> _REQUIRED WORK_:
Looking at the data below, count the lines that contain the string "bodies". Write only the total.

# # # # #

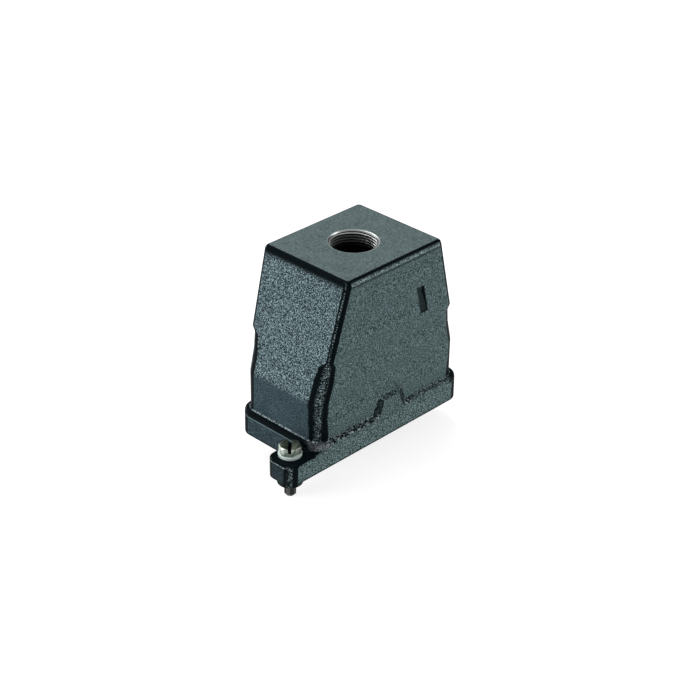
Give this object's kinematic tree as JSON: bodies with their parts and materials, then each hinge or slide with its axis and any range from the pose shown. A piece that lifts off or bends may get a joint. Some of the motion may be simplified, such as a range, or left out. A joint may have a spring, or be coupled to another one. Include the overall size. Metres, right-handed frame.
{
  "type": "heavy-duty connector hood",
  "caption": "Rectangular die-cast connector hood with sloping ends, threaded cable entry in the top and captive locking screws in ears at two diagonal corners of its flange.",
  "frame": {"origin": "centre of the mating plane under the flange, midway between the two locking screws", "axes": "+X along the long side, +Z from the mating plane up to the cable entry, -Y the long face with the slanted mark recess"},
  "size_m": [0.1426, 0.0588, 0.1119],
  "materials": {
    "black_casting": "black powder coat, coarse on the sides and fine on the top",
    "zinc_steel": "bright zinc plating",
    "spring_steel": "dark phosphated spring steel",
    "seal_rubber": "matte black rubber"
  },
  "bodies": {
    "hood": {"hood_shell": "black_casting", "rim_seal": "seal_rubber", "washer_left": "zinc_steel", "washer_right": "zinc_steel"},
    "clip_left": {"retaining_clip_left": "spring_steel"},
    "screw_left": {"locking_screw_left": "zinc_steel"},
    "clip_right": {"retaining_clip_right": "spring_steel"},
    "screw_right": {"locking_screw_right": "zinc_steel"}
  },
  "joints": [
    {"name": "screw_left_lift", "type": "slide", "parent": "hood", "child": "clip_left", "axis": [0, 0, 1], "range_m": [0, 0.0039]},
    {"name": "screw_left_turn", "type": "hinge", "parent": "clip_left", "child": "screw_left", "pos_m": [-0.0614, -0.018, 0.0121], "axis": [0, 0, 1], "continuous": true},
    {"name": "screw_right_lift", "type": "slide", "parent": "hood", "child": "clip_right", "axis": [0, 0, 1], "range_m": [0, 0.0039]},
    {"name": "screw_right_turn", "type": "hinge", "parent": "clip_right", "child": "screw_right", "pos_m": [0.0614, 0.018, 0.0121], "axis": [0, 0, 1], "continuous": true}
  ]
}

# # # # #

> _RESULT OF THIS TASK_:
2